Aye. Just think about what’s going to happen when the new translation comes out. Half the people will be saying “and also with you” and the other half will be saying “and with your spirit.” Oh, just think of the liturgical chaos! :smiley:

Just leave it. I attend the TLM and I assure you my “Latin responses” are a) not Latin and b) not the actual responses. I just make sounds that make it sound like I’m saying them.

I to am with the “myob” crowd! Pay more attention to why this is important to you! In the Church I attend we are one of the larger Churches that have become larger with the merger of closed Church. Many have responses that others do not say. The moral of this is if it isn’t offesive to God. Don’t let it bother you.

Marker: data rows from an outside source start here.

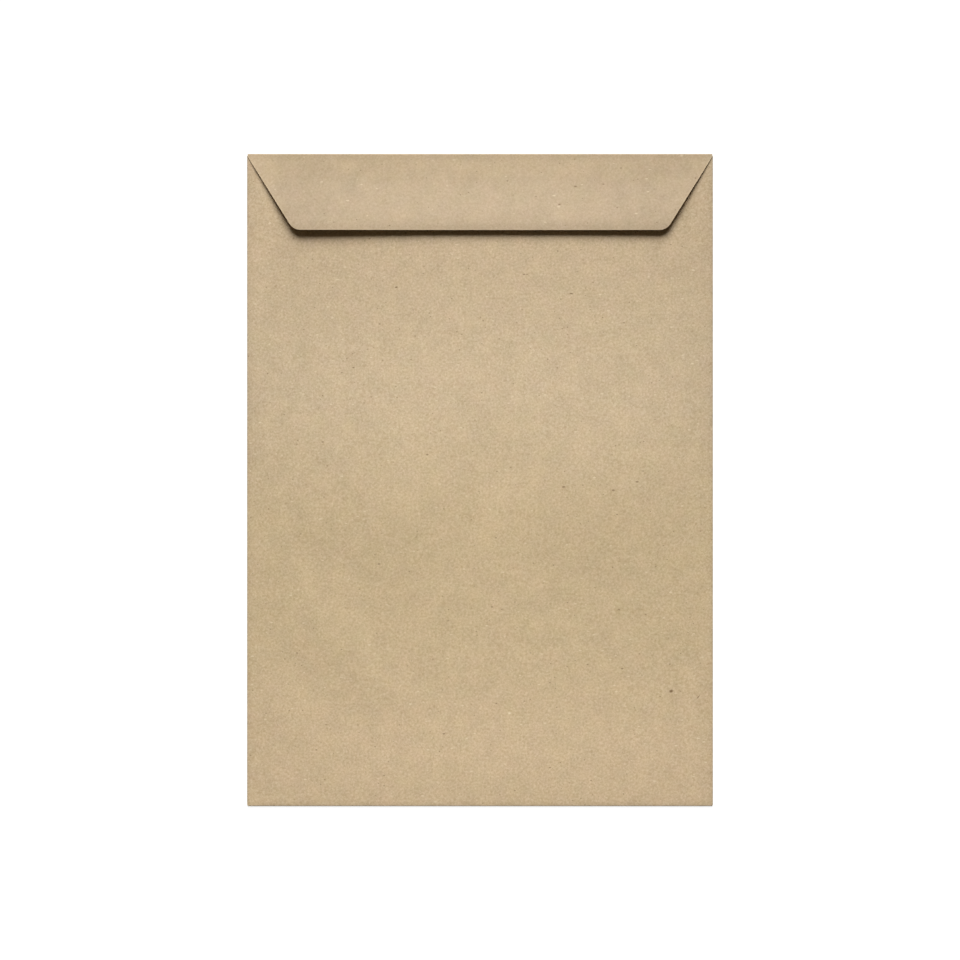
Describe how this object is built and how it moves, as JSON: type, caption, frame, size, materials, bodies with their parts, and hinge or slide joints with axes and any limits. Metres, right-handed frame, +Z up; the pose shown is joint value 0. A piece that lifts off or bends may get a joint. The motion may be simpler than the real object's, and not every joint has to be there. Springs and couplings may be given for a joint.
{
  "type": "paper envelope",
  "caption": "Flat pocket envelope of folded kraft paper, with a tapered flap turned down over the mouth at its short end and left unsealed.",
  "frame": {"origin": "middle of the front panel's outer face, which lies on the ground", "axes": "+X across the envelope, +Y up to the flap's fold, +Z up, out of the side that the flap is turned down on"},
  "size_m": [0.25, 0.35, 0.004],
  "materials": {
    "kraft_paper": "matte"
  },
  "bodies": {
    "root": {"envelope": "kraft_paper"}
  },
  "joints": []
}
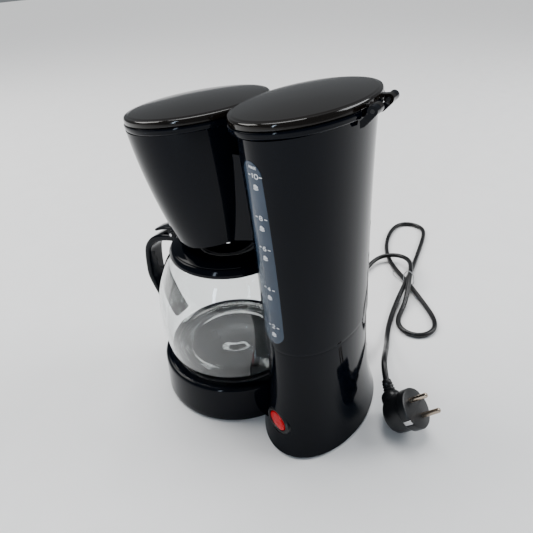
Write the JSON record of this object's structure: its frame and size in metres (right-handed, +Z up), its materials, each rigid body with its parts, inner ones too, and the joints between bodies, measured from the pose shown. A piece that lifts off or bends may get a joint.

He’s praying and attending Church, hooray! :thumbsup:

… and we know what is or isn’t offensive to God by… :confused:

I’m just asking… since you seem to at least believe you are knowledgeable on this topic. :shrug:

Could take the guy to coffee, or host a coffee in the back of the Church once in a while after daily Mass.

Definitely leave it alone.

Anyway, as Love Divine said, the new Translation is coming in a few months, so your parish will presumably make some missalettes or other printed form of the Mass responses available to everyone, then he will be able to read what he should say and correct himself.

In any case, not knowing the words is no proof that he’s not Catholic, I know plently of cradle Catholics who are less well versed in the responses than they should be…witness the myriad examples of the Hail Mary ending ‘pray for our sinners’.

Short answer: whether he genuinely doesn’t know the correct phrase or whether he is saying it wrong for some other reason, he is very unlikely to take kindly to a near stranger coming up to correct him, however well meaning their intent. Leave it to the new translation and God to sort out!


The first time I went to mass with my wife, everyone KNEW I wasn’t Catholic…I asked where the coat racks were.